Microsoft opens flagship store in NYC

The seemingly endless Apple versus Microsoft war will forever be etched in technology history. One area that Microsoft only recently decided to try and break into is the retail market. Since its first store opened in 2001, the Apple Store has permanently changed the way consumers purchase computers and mobile devices. In 2010, Microsoft finally got around to opening a store of its own with two locations in Arizona and California.

While it was a modest success in its own right, the Microsoft Store has grown at a significantly slower rate than Apple, with 68 stores overall compared to the 266 stores that Apple has in the United States alone.

Their international expansion plans, up until now, were practically non-existent, with their first store outside of North America planned to open by the end of this year. One area that they surprisingly never opened in was New York City.

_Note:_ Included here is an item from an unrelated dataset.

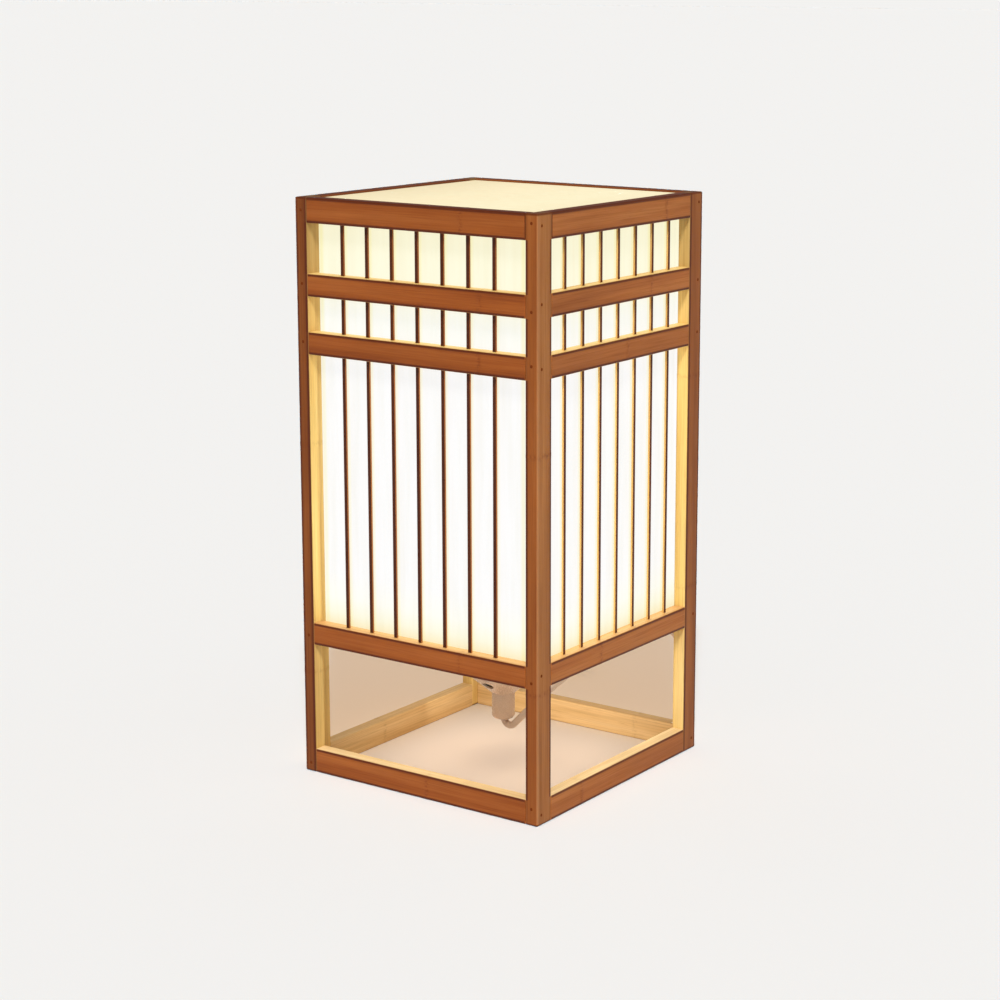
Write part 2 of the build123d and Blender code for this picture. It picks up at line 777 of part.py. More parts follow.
with BuildPart() as switch_rocker:
    lean = radians(rocker_tilt)
    rocker_plane = Plane(
        origin=(switch_x, switch_y, rocker_pivot_z),
        x_dir=(cos(lean), 0, -sin(lean)),
        z_dir=(0, -1, 0),
    )
    with BuildSketch(rocker_plane):
        with BuildLine():
            Polyline(
                (-rocker_l / 2, 0),
                (-rocker_l / 2, rocker_end_rise),
                (0, rocker_mid_rise),
                (rocker_l / 2, rocker_end_rise),
                (rocker_l / 2, 0),
                (rocker_keel_l / 2, -rocker_keel),
                (-rocker_keel_l / 2, -rocker_keel),
                close=True,
            )
        make_face()
    extrude(amount=rocker_w / 2, both=True)
    with BuildSketch(rocker_plane):
        Circle(pivot_r)
    extrude(amount=pocket_w / 2 + pivot_l, both=True)
save(switch_rocker.part, "switch_rocker")

# ---- plug with its strain relief, and two flat blades ----
plug_back = plug_x + relief_l
with BuildPart() as plug_body:
    with BuildSketch(Plane.YZ.offset(plug_back)):
        with Locations((plug_y, plug_z)):
            RectangleRounded(plug_waist_w, plug_waist_t, plug_round)
    with BuildSketch(Plane.YZ.offset(plug_back + plug_l / 2)):
        with Locations((plug_y, plug_z)):
            RectangleRounded(plug_w, plug_t, plug_round)
    loft()
    with BuildSketch(Plane.YZ.offset(plug_back + plug_l / 2)):
        with Locations((plug_y, plug_z)):
            RectangleRounded(plug_w, plug_t, plug_round)
    extrude(amount=plug_l / 2)
    with BuildSketch(Plane.YZ.offset(plug_x)):
        with Locations((plug_y, plug_z)):
            Circle(relief_tip_r)
    with BuildSketch(Plane.YZ.offset(plug_back)):
        with Locations((plug_y, plug_z)):
            Circle(relief_r)
    loft()
    with BuildSketch(Plane.YZ.offset(plug_back + plug_l)):
        with Locations((plug_y - blade_pitch / 2, plug_z), (plug_y + blade_pitch / 2, plug_z)):
            Rectangle(blade_t, blade_h)
    extrude(amount=-blade_in, mode=Mode.SUBTRACT)
save(plug_body.part, "plug_body")

with BuildPart() as plug_blades:
    with BuildSketch(Plane.YZ.offset(plug_back + plug_l - blade_in)):
        with Locations((plug_y - blade_pitch / 2, plug_z), (plug_y + blade_pitch / 2, plug_z)):
            Rectangle(blade_t, blade_h)
    extrude(amount=blade_in + blade_l)
    chamfer(plug_blades.faces().sort_by(Axis.X)[-2:].edges().filter_by(Axis.Z), blade_t / 3)
    with BuildSketch(Plane.XZ.offset(-plug_y)):
        with Locations((plug_back + plug_l + blade_l - blade_hole_at, plug_z)):
            Circle(blade_hole_r)
    extrude(amount=plug_w, both=True, mode=Mode.SUBTRACT)
save(plug_blades.part, "plug_blades")
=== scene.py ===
"""Dresses the square bamboo lantern lamp: frame, slats, shade, lampholder, bulb and cord.

Every piece is a surface worked out with numpy or a curve, in metres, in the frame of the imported
part: origin on the floor at the middle of the cage, +Z up, the front at -Y.
"""

import logging
import math
from dataclasses import dataclass, field, replace
from enum import Enum

import bpy
import numpy as np
from mathutils import Euler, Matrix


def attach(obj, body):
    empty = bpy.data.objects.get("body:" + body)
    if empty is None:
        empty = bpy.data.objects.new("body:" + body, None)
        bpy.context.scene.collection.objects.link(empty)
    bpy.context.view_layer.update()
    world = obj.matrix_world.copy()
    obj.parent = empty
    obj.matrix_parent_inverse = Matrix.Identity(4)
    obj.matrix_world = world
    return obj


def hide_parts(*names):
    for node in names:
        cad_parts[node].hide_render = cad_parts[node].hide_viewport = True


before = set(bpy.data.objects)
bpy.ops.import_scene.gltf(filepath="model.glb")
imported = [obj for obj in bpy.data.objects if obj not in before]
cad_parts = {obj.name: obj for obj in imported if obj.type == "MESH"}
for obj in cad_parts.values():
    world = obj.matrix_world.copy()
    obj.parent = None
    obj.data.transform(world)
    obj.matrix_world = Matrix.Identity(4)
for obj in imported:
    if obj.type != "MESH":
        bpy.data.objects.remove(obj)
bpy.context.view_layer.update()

log = logging.getLogger("lantern")
Colour = tuple[float, float, float, float]
Point = tuple[float, float, float]
Stops = tuple[tuple[float, Colour], ...]
Thing, Material, Group = bpy.types.Object, bpy.types.Material, bpy.types.Collection
Node, Socket = bpy.types.Node, bpy.types.NodeSocket


def linear(red: int, green: int, blue: int) -> Colour:
    """Turns a colour written in 0 to 255 steps into the shader's linear values, fully opaque.

    Args:
        red: Red step.
        green: Green step.
        blue: Blue step.

    Returns:
        The linear colour.
    """
    steps = np.array([red, green, blue]) / 255.0
    lin = np.where(steps <= 0.04045, steps / 12.92, ((steps + 0.055) / 1.055) ** 2.4)
    return (float(lin[0]), float(lin[1]), float(lin[2]), 1.0)


def grey(level: float) -> Colour:
    """An even grey."""
    return (level, level, level, 1.0)


def tones(*steps: tuple[int, int, int]) -> Stops:
    """The dark, middle and light colour of one kind of wood, at their places on its streaks."""
    return tuple((place, linear(*step)) for place, step in zip(TONE_STOPS, steps))


def add_object(name: str, data: bpy.types.ID) -> Thing:
    """Puts a new object that holds this data into the scene, at the origin."""
    obj = bpy.data.objects.new(name, data)
    bpy.context.scene.collection.objects.link(obj)
    return obj


WHITE = grey(1.0)
# the way out of the lamp on each of its sides
SIDES = {"front": (0, -1), "back": (0, 1), "left": (-1, 0), "right": (1, 0)}
# a knot: how far its rings reach, the width of its swell and of its stain, along the stick
KNOT_REACH, KNOT_SWELL, KNOT_STAIN = 0.005, 0.002, 0.0022
SEAM_FADE = 0.0004
END_RINGS = 4
# edges flatter than this are shaded round
ROUND_BELOW = math.radians(35)
# a face turns from stained to inside where this much of its facing is outward, over this range
INSIDE_FROM, INSIDE_FADE = 0.82, 0.25
# places of a wood's dark, middle and light tone on its streaks
TONE_STOPS = (0.30, 0.50, 0.72)
# noises of the wood: how fine across and along the stick, their octaves and how rough they are
STREAK = (90.0, 3.2, 4.0, 0.60)
FIBRE = (1100.0, 16.0, 3.0, 0.65)
SPECK = (1700.0, 70.0, 2.0, 0.50)
CLOUD = (20.0, 7.0, 2.0, 0.50)
RAG = (420.0, 260.0, 3.0, 0.60)


class Grain(Enum):
    """The way a stick runs, as the axes that take its first side, second side and length."""

    ALONG_X = (1, 2, 0)
    ALONG_Y = (2, 0, 1)
    ALONG_Z = (0, 1, 2)


class Mark(Enum):
    """What a point of a stick tells its finish."""

    INSIDE = "inside"
    # painted shade lines along edges and over a stretch of inner faces, painted highlights where below
    # zero, and darker end rings and top faces
    EDGE = "edge"
    KNOT = "knot"
    # share of a face painted brighter, as if lit more from the right
    PALE = "pale"


class Body(Enum):
    """The rigid bodies that the pieces made here ride on."""

    FRAME = "frame"
    BULB = "bulb"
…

The closest thing to a Microsoft Store in the city to date was a temporary location that opened in Times Square to promote the initial launch of the Surface tablet line in 2012, with no encore for the Xbox One’s launch the following year.

Three years later, the company has finally decided to open up their flagship store in New York City. Location wise, it replaced a Fendi clothing store on a plot of prime real estate on Fifth Avenue between 53rd and 54th Street.

In a clever bit of placement, the new store is located a short distance from Apple’s flagship store on Central Park East, Sony’s ground level store in their soon-to-be former headquarters and Nintendo’s own retail store in Rockefeller Center.

The opening ceremony of the store was done in New York fashion. Aside from the main ribbon cutting, the celebration continued with a Microsoft sponsored concert from Pitbull at the nearby Rockefeller Center Plaza and the midnight launch of the newest installment in the popular Halo series on Xbox, Halo 5.

The stores on Fifth Avenue tend to pride themselves on which ones stick out more to passers by, rather than overall sales. Microsoft’s new store is no exception to the tradition. As Microsoft COO of retail and online sales David McAughan explains, “We have a mandate towards exposure. We are trying to be a showcase for the brand.”

At 22,270 square feet of retail space across five floors, Microsoft’s New York flagship will be the largest store they have opened up to date, almost as big as Apple’s largest store in Grand Central Terminal, and certainly bigger than Apple’s Fifth Avenue flagship.

The first two floors are primarily dedicated to the Microsoft Surface lines of laptop/tablet hybrid products and the company’s popular line of Xbox home video game consoles. The third floor is a co-sponsored exhibit with Dell about the potential business applications of Microsoft’s new products. The last two floors are reserved for store employees and special events like the “Girls Who Code” seminars.

While they are trying to usurp Apple in the retail market, it is patently obvious that they borrow a sizeable amount of inspiration from them in both design and experience. Aesthetically, the exterior facade is mostly made of giant glass panes, similar to the entry of Apple’s Fifth Avenue and Broadway stores. Even the knolling on the tables is taken from Apple’s stores.

But one aspect that Microsoft is aiming to achieve over Apple is a greater amount of interactivity between their products and customers. Compared to the tethered and chained lock that Apple has to their products in the stores, Microsoft encourages to get “up close and personal” with their line of laptops and phones. The tables and stools were also selected in a way that lets visitors get right to doing whatever they needed to do on the laptops, in stark contrast to the standing room only approach of Apple’s many stores. McAughan has compared the overall experience of the new store to something akin to a public library.

One unique feature that Microsoft added was a small section of the store that showed what customers could expect in the future from the company. Specifically, there was a HoloLens headset, Microsoft’s apparent answer to Google Glass, and a Microsoft branded fitness headset, their attempt at getting into the fitness technology market. An addition like this definitely gives it a slight edge over Apple’s stores, which sticks to the company’s tradition of secrecy until the respective keynote event.

Though time will tell how long this store will survive in the competitive Fifth Avenue retail scene, shoppers now have another choice for getting the newest laptops, games and mobile devices.